A Day In Port Antonio

Yesterday we went to Port Antonio Hospital. This hospital was in Portland Parish, about a 2 hour drive through winding, hilly, jungle roads from our hotel. When we arrived (thanks to our very polite ride and hospital administrator, Mr. Campbell), we were warmly welcomed and put to work. We tried to start in the Peds ward, though the docs had already rounded for the day, so we went to the outpatient clinic.
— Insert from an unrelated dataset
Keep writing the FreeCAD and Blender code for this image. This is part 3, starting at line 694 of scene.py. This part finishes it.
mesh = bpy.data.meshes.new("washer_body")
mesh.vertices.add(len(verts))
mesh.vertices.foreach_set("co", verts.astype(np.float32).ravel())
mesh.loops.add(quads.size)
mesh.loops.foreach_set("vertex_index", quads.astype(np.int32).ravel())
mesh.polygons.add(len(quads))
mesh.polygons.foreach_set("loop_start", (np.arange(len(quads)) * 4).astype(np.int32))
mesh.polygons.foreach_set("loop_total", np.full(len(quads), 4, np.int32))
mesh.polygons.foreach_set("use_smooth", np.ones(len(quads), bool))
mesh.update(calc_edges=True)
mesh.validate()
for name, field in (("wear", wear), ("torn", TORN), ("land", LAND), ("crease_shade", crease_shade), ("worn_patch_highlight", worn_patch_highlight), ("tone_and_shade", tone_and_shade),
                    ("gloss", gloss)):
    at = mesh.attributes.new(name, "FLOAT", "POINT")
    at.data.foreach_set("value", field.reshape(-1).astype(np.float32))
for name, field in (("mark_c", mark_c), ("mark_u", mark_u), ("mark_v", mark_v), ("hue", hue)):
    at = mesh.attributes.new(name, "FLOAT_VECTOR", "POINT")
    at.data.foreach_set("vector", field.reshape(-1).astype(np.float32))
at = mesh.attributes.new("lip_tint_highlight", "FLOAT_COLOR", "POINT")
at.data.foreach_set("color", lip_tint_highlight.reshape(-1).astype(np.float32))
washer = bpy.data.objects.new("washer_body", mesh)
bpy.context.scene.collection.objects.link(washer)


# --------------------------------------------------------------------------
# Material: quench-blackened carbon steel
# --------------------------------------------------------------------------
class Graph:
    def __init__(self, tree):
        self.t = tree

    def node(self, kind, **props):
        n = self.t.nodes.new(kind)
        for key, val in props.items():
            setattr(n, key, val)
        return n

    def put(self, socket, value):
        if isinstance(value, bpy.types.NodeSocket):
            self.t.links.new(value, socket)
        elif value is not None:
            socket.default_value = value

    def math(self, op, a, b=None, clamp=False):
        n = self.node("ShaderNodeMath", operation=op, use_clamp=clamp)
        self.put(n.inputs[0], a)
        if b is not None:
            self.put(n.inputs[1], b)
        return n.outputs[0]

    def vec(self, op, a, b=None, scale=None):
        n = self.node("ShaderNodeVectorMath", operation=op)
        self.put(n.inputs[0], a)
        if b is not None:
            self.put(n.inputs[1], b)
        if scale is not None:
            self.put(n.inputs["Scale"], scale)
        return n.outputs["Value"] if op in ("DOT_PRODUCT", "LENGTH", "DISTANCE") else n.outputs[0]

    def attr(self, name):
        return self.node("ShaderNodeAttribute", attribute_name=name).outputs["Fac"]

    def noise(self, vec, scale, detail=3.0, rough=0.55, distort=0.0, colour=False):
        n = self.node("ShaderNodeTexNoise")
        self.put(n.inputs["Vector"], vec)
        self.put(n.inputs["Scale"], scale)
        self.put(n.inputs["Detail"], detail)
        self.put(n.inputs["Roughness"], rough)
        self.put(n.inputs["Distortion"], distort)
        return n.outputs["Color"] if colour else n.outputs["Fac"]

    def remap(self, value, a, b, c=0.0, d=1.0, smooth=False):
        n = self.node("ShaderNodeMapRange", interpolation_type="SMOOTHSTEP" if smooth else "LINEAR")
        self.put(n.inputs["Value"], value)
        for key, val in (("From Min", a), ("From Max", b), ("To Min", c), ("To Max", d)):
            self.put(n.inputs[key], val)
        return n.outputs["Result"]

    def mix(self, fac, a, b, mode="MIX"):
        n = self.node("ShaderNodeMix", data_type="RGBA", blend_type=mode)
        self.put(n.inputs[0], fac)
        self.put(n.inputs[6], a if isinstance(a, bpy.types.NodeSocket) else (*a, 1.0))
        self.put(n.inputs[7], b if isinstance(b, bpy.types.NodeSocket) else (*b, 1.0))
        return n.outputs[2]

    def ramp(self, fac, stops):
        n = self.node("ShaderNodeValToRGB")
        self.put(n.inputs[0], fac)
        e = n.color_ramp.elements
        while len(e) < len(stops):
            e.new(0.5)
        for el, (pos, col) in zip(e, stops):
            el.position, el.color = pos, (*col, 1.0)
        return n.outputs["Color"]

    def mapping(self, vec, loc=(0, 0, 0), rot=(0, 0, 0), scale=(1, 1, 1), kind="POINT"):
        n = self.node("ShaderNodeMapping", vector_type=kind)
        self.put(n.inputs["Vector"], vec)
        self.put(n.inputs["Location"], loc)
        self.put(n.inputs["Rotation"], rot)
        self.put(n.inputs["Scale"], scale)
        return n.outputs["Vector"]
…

In the Jamaica, Pediatrics is considered a subspecialty so we had a lot of patients that were referred to us from general practitioners. Again, we saw lots of rashes, URI’s, and scalp infections. We also saw two patients that we felt needed referral to ENT. One was a 2 year old male with language delay likely secondary to his tongue tie that was never corrected, and one 3 year old female with significant tonsillar hypertrophy and obstructive sleep apnea. Luckily (after a few phone calls and some very helpful nurses) we found out that there was an ENT clinic in Kingston at Bustamonte Children’s Hospital every Monday – in luck! We filled out referral forms and the parent’s seemed happy that something was hopefully going to be done.
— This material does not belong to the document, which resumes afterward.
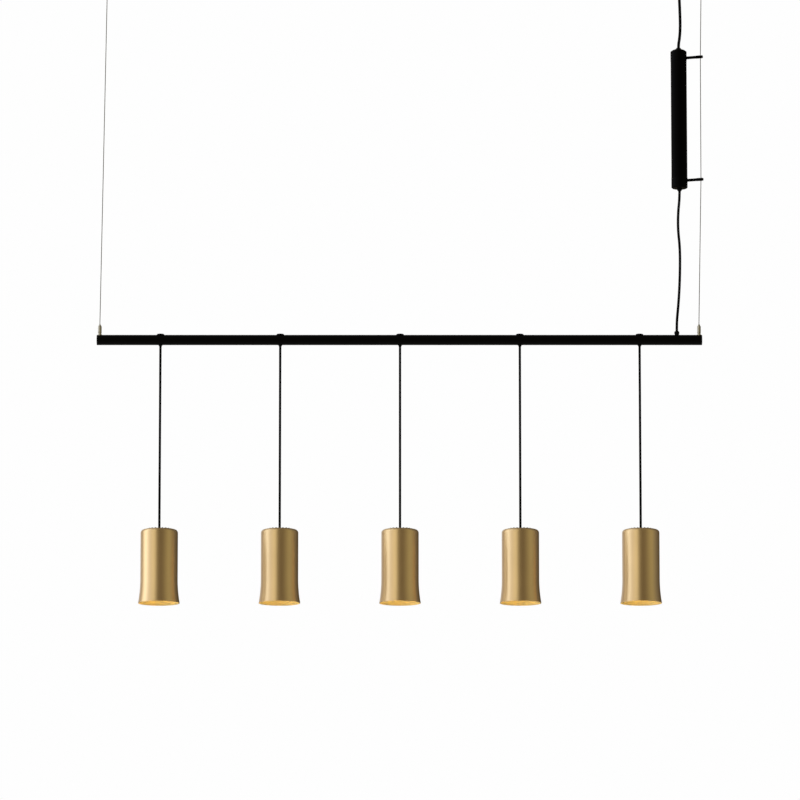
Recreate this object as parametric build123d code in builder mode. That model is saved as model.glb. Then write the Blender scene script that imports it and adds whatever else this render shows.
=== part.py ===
from build123d import *

import os
from math import cos, pi, radians, sin, sqrt, tan

# A linear island pendant. A black tube hangs level on two thin steel cables and carries five brass
# shades on black cords. A cylindrical driver is clamped to the right-hand cable, with the supply
# cord from the ceiling above it and a second cord down to the tube below it.
#
# +Z is up and z = 0 is the ceiling. X runs along the tube. The origin is midway between the two
# cable anchors, on the ceiling. All sizes are in millimetres and degrees.

os.makedirs("parts", exist_ok=True)

# ------------------------------------------------------------------ the whole light
drop = 918.0  # ceiling to the tube's axis
grip_inset = 7.5  # from each end of the tube in to its cable
bar_shift = -12.0  # the tube hangs this far along X from the middle of its anchors
pivot_drop = 20.0  # ceiling to the cable balls, the axis that the light swings about
light_swing = 15.0  # the light's swing on its cables, each way

# fits between pieces
running_gap = 0.08  # ball in its seat, plunger in its bore
seat_gap = 0.1  # spigot, thread or plug in its hole
free_gap = 0.4  # between a hole's mouth and the cord or cable that swings in it
squeeze = 0.1  # how far a grip bites into the cord or cable that it holds

# ------------------------------------------------------------------ ceiling anchors
cable_radius = 1.0
ball_wall = 1.75  # the swaged ball's metal round the cable
ball_seat_angle = 45.0  # from straight down to the edge of the ball's seat
anchor_base_radius = 12.0
anchor_base_thickness = 3.0
anchor_boss_radius = 7.5
anchor_boss_wall = 2.3
anchor_boss_gap = 5.0  # between the ring's end and the cap's floor
anchor_hole_radius = 2.2
anchor_screw_head_radius = 4.4
anchor_cap_wall = 2.4
anchor_cap_floor = 4.0  # solid stock above the ball's centre
anchor_nose_depth = 7.0  # ball's centre to the cap's tip
anchor_nose_wall = 1.95
anchor_cone_length = 8.0

# ------------------------------------------------------------------ ceiling canopy
canopy_inset = 55.0  # from the right-hand anchor in to the canopy
canopy_radius = 35.0
canopy_depth = 26.0
canopy_wall = 1.2
canopy_edge_radius = 4.0
bracket_gap = 3.8  # from the bracket's edge to the cover's wall
bracket_thickness = 2.0
bracket_hole_spacing = 44.0
bracket_hole_radius = 2.2
nipple_wall = 2.0
nipple_gap = 2.8  # from the nipple's end to the cover's floor
stop_wall = 2.5  # the ball clamped on the supply cord, round the cord
stop_half_height = 4.0
stop_seat_angle = 55.0
cord_end_proud = 2.0  # the supply cord's end above the ball
outlet_wall = 1.22
outlet_flange_width = 3.6
outlet_flange_thickness = 3.0
outlet_lip_wall = 2.0
outlet_lip_length = 5.0
outlet_thread_length = 15.0
terminal_length = 24.0
terminal_width = 14.0
terminal_height = 13.0
terminal_ways = 3
terminal_chamfer = 2.3
terminal_screw_radius = 2.0
terminal_screw_depth = 6.5
terminal_clearance = 3.0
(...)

After the Clinic and a quick lunch (we’re getting really good at making English Muffin sandwiches at the breakfast bar and stowing them), we went to the A&E to help out. We saw a mixture of patients, but a few stood out. We saw a 5 day old male that had some eye discharge, his eye looked fine and just had some drainage dried on his face. We thought this was maybe some lacrimal duct stenosis that was very normal, or maybe a very superficial infection, regardless our plan was some warm compresses and antibiotic eye drops. Though when we ran this by the attending doc, he said that he would admit this patient for 3 days of IV ceftriaxone, and erythromycin, tetracycline and neomycin eye drops. He could tell I looked surprised, and I said that that wasn’t standard practice in the states, and Ceftriaxone isn’t approved for a baby his age. At first he acknowledged my plan, but in the end he wanted to be “safe, rather than sorry” and admitted the patient. I was glad he entertained my input for a bit, but in the end it was his decision. Any thoughts about this from other docs that have been here and treated Opthalmia Neonatorum – they do get “eyes and thighs” in the deliver room.
Another patient we saw was a teenage girl with syncope, and after a good H&P we felt that this was orthostatic changes due to dehydration and she probably just needed some fluids. We told the nurse that we wanted to give her some fluids, and she handed me a glove (for a tourniquet) a cotton ball soaked in alcohol, and an IV cannula (one very different from the IV’s in the sates). Stephanie searched for a vein while i primed the tubes, and thankfully Stephanie got the IV in one try and we made it work! While this may seem like a small feat, we are so spoiled with our awesome nurses at Akron Children’s, we were both holding our breath!